Photo credit: File | Nation Media Group

What you need to know:

  • According to the police incident report, the woman wanted to know from her husband the identity of another woman who had knocked at their door and introduced herself as his girlfriend.
  • In 2022, County Commissioner Mr Karuku Ngumo had declared cases of cruelty in the county as a matter of security concern saying that “at the rate we are faring on, cases of murder and suicides are becoming a county tragedy”.

Murang’a County has marked the past month with over 20 incidents of cruel murders that made a cloud of grief hover around the Christmas celebrations.

A bad way to close the year 2023, Murang’a Senator Joe Nyutu now feels “there is a very sadistic spirit of death roaming Murang’a villages and the faster we stop it, the better for our peace where we are doing on average, a murder per day”.

Urgent roadmap

Mr Nyutu said, “needed is an urgent roadmap on how to get serious with fight against reckless alcoholism and narcotics, get a county policy to deal with mental illnesses and call out all corrupt law enforcers who for a bribe, let security risk characters and merchants of products that induce raw madness in minds roam the society”.
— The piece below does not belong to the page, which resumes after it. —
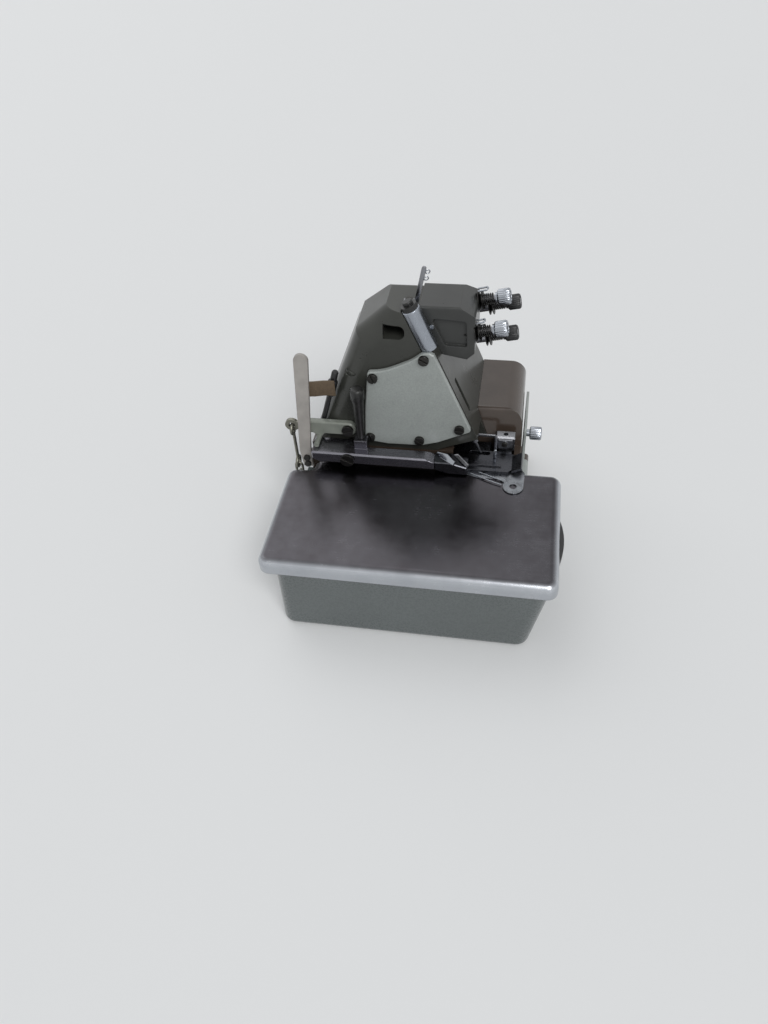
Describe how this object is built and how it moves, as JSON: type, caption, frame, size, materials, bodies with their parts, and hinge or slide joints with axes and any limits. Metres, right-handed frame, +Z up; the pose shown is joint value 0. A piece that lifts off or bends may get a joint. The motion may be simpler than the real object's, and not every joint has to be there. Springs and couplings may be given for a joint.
{
  "type": "overlock sewing machine head",
  "caption": "Overlock sewing machine head with an A-shaped arm, swinging cloth plate, presser foot with lift lever and chain, open knives and loopers, tension nuts and a belt handwheel.",
  "frame": {"origin": "centre of the base underside, which stands on the table", "axes": "+X to the operator's right towards the handwheel, +Y to the back, +Z up"},
  "size_m": [0.27, 0.2429, 0.254],
  "materials": {
    "bed_paint": "hammered grey-green enamel",
    "cloth_plate_steel": "satin with a bright rolled edge",
    "frame_paint": "glossy warm grey enamel",
    "arm_paint": "glossy grey-green enamel",
    "cover_paint": "satin pale grey-green enamel",
    "block_paint": "glossy grey-green enamel",
    "gasket": "matte",
    "screws": "satin",
    "tube_chrome": "satin chrome",
    "bright_chrome": "polished, fluted",
    "polished_steel": "ground and polished",
    "black_plastic": "glossy",
    "black_nut": "satin",
    "dark_steel": "oiled",
    "cast": "turned faces and painted web",
    "bar_paint": "satin light grey",
    "lever_paint": "satin grey-green",
    "worn_steel": "brownish, worn",
    "leather": "worn brown",
    "bronze": "turned"
  },
  "bodies": {
    "base": {"arm_casting": "arm_paint", "bed_box": "bed_paint", "end_flange": "cast", "end_flange_screws": "screws", "front_cover_pin": "polished_steel", "guide_bar": "bar_paint", "guide_bar_screws": "screws", "guide_rod": "black_nut", "guide_strap": "leather", "knife_guide": "dark_steel", "lift_lever_pivot": "screws", "lower_knife": "polished_steel", "lower_knife_holder": "dark_steel", "main_frame": "frame_paint", "needle_guard_cap": "black_plastic", "needle_guard_tube": "tube_chrome", "needle_plate": "polished_steel", "needle_plate_screws": "screws", "presser_pivot": "screws", "rear_cover": "cover_paint", "rear_cover_screws": "screws", "shaft_bushes": "bronze", "side_cover": "cover_paint", "side_cover_gasket": "gasket", "side_cover_screws": "screws", "tension_block": "block_paint", "tension_discs": "polished_steel", "tension_posts": "polished_steel", "tension_springs": "dark_steel", "thread_strip": "polished_steel", "thread_strip_screw": "screws"},
    "handwheel_shaft": {"handwheel": "cast", "main_shaft": "polished_steel"},
    "needle_slide": {"needle_bar": "polished_steel", "needle": "polished_steel"},
    "feed": {"feed_dog": "polished_steel"},
    "knife": {"upper_knife": "polished_steel", "upper_knife_holder": "dark_steel"},
    "looper_lower": {"lower_looper": "polished_steel"},
    "looper_upper": {"upper_looper": "polished_steel"},
    "presser": {"presser_arm": "polished_steel", "presser_foot": "polished_steel", "presser_handle": "black_plastic"},
    "lever": {"lift_lever": "lever_paint", "lift_lever_eye": "worn_steel"},
    "hook": {"lift_hook": "worn_steel"},
    "chain": {"lift_chain": "worn_steel"},
    "plate": {"cloth_plate": "cloth_plate_steel", "cloth_plate_pin": "polished_steel", "plate_latch": "black_nut"},
    "cover": {"front_cover": "cover_paint", "front_cover_knob": "bright_chrome"},
    "plug": {"oil_plug": "black_plastic"},
    "needle_nut_near": {"needle_tension_nut_near": "bright_chrome"},
    "needle_nut_far": {"needle_tension_nut_far": "bright_chrome"},
    "looper_nut_near": {"looper_tension_nut_near": "black_nut"},
    "looper_nut_far": {"looper_tension_nut_far": "black_nut"}
  },
  "joints": [
    {"name": "handwheel_turn", "type": "hinge", "parent": "base", "child": "handwheel_shaft", "pos_m": [0.136, 0.012, 0.062], "axis": [1, 0, 0], "continuous": true},
    {"name": "needle_stroke", "type": "slide", "parent": "base", "child": "needle_slide", "axis": [0, 0.3827, 0.9239], "range_m": [0, 0.026]},
    {"name": "feed_travel", "type": "slide", "parent": "base", "child": "feed", "axis": [0, 0.985, 0.1726], "range_m": [0, 0.004]},
    {"name": "knife_stroke", "type": "slide", "parent": "base", "child": "knife", "axis": [0, 0, 1], "range_m": [0, 0.006]},
    {"name": "lower_looper_swing", "type": "hinge", "parent": "base", "child": "looper_lower", "pos_m": [0.02, -0.03, 0.026], "axis": [0, 1, 0], "range_deg": [0, 12]},
    {"name": "upper_looper_swing", "type": "hinge", "parent": "base", "child": "looper_upper", "pos_m": [0.033, -0.03, 0.028], "axis": [0, 1, 0], "range_deg": [-8, 0]},
    {"name": "presser_lift", "type": "hinge", "parent": "base", "child": "presser", "pos_m": [0, 0.06, 0.0922], "axis": [-1, 0, 0], "range_deg": [0, 3.9]},
    {"name": "lever_pull", "type": "hinge", "parent": "base", "child": "lever", "pos_m": [0.012, 0.062, 0.109], "axis": [-1, 0, 0], "range_deg": [0, 4.25]},
    {"name": "hook_swing", "type": "hinge", "parent": "lever", "child": "hook", "pos_m": [0.0121, 0.112, 0.109], "axis": [1, 0, 0], "range_deg": [-1, 24]},
    {"name": "chain_swing", "type": "hinge", "parent": "hook", "child": "chain", "pos_m": [0.0121, 0.112, 0.061], "axis": [1, 0, 0], "range_deg": [-2, 30]},
    {"name": "cloth_plate_swing", "type": "hinge", "parent": "base", "child": "plate", "pos_m": [-0.1, 0.088, 0.066], "axis": [0, 0, -1], "range_deg": [0, 75]},
    {"name": "front_cover_open", "type": "hinge", "parent": "base", "child": "cover", "pos_m": [0.054, -0.0912, 0.012], "axis": [1, 0, 0], "range_deg": [0, 90]},
    {"name": "oil_plug_lift", "type": "slide", "parent": "base", "child": "plug", "axis": [0.464, 0, 0.8858], "range_m": [0, 0.008]},
    {"name": "needle_nut_near_turn", "type": "hinge", "parent": "base", "child": "needle_nut_near", "pos_m": [0.032, -0.043, 0.198], "axis": [0, -0.9781, 0.2079], "range_deg": [-180, 180]},
    {"name": "needle_nut_far_turn", "type": "hinge", "parent": "base", "child": "needle_nut_far", "pos_m": [0.057, -0.043, 0.211], "axis": [0, -0.9781, 0.2079], "range_deg": [-180, 180]},
    {"name": "looper_nut_near_turn", "type": "hinge", "parent": "base", "child": "looper_nut_near", "pos_m": [0.042, -0.043, 0.1865], "axis": [0, -0.9781, 0.2079], "range_deg": [-180, 180]},
    {"name": "looper_nut_far_turn", "type": "hinge", "parent": "base", "child": "looper_nut_far", "pos_m": [0.067, -0.043, 0.199], "axis": [0, -0.9781, 0.2079], "range_deg": [-180, 180]}
  ],
  "couplings": [
    {"joint": "feed_travel", "follows": "needle_stroke", "ratio": 0.1538},
    {"joint": "knife_stroke", "follows": "needle_stroke", "ratio": 0.2307},
    {"joint": "lower_looper_swing", "follows": "needle_stroke", "rad_per_m": 8.05},
    {"joint": "upper_looper_swing", "follows": "needle_stroke", "rad_per_m": -5.36},
    {"joint": "lever_pull", "follows": "presser_lift", "ratio": 1.0769}
  ]
}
He said: “this is a serious issue that has given Murang’a a scaring image to the outer public and we cannot just sit around compiling such horrible statistics and stories when these are human lives we are losing so rapidly and indiscriminately in such barbaric versions”.
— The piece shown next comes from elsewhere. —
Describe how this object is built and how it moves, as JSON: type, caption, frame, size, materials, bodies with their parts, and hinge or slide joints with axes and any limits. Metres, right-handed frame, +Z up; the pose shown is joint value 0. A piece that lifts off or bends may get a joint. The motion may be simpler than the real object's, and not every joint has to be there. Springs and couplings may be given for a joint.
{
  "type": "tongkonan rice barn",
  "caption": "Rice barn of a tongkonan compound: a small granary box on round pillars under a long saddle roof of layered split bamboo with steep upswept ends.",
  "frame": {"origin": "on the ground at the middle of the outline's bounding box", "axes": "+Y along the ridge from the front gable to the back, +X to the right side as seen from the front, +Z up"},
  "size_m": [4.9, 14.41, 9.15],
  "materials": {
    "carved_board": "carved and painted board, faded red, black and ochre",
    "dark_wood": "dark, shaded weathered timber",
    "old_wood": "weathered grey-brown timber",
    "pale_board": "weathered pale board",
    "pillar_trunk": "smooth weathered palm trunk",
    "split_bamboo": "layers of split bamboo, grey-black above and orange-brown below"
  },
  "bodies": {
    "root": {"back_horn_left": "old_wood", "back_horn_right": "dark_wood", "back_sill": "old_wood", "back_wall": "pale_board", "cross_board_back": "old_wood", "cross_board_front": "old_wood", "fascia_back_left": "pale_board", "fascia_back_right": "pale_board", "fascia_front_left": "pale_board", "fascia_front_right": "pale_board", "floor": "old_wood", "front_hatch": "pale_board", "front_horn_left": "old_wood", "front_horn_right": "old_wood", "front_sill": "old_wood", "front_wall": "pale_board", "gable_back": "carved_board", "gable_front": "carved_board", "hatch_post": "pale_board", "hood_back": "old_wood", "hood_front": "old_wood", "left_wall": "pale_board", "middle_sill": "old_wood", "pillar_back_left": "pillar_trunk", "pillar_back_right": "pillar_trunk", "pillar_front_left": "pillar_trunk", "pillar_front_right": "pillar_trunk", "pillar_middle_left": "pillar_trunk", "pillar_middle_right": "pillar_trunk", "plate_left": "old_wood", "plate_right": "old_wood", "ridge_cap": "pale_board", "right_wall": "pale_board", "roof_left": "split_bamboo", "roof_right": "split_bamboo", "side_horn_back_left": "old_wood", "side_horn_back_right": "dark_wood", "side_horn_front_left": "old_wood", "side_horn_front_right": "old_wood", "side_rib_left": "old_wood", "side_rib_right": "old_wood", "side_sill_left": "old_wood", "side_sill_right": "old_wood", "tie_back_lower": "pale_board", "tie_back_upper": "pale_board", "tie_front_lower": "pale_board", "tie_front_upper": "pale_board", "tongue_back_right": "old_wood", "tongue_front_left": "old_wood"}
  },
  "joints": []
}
Mr Nyutu was speaking after police arrested a woman in Mukuyu market in Kiharu constituency who is accused of stabbing her husband to death using a kitchen knife.

Kitchen knife

According to the police incident report, the woman wanted to know from her husband the identity of another woman who had knocked at their door and introduced herself as his girlfriend.

“The woman who had visited the husband from the village accompanied by their six-year-old daughter wanted him to explain about his relationship with the petite female visitor and when he couldn’t, she allegedly took a kitchen knife and fatally stabbed him,” the report read in part.

Kitchen knife 

Earlier in the day, the body of David Kimani, 33, had been retrieved from the roadside in Mung’etho village after he was lynched by his in-law’s neighbours.

According to Murang’a South acting Deputy County Commissioner Joshua Okello, the man had travelled from Gatanga constituency to visit his mother-in-law’s home.

“He had separated from his wife for the past 18 months and he visited saying he wanted to check on them together with his six-year-old daughter,” Okello said.

However, come nightfall the man said he would spend the night at the mother-in-law’s house together with his estranged wife, a request that was granted.

“But a fight between him and his wife erupted in the midnight where he stabbed her five times in the body as the mother-in-law screamed. Neighbours responded to the distress call and murdered the man,” Okello said.

On December 20, 2023, the county woke to the shocking news that a secondary school teacher in Kiawambeu village had butchered his two sons aged five and two and a half years as they slept following a quarrel with his wife. This was the neighbourhood of Mugoiri where a 32-year-old father had slit the throats of his two sons.

This was before a woman, 39, in Kangangu village had on December 23, 2023, clobbered her two sons aged five and three years protesting that her family had refused to support her coronation as a pastor in a cult-like faith in the country that the government has proscribed. 

On December 14, 2023, the family of Mzee Mburu Munyui buried Dorcas Nduta 39, and her mother-in-law Esther Njeri 81 after their bodies had a week earlier been retrieved from River Chania.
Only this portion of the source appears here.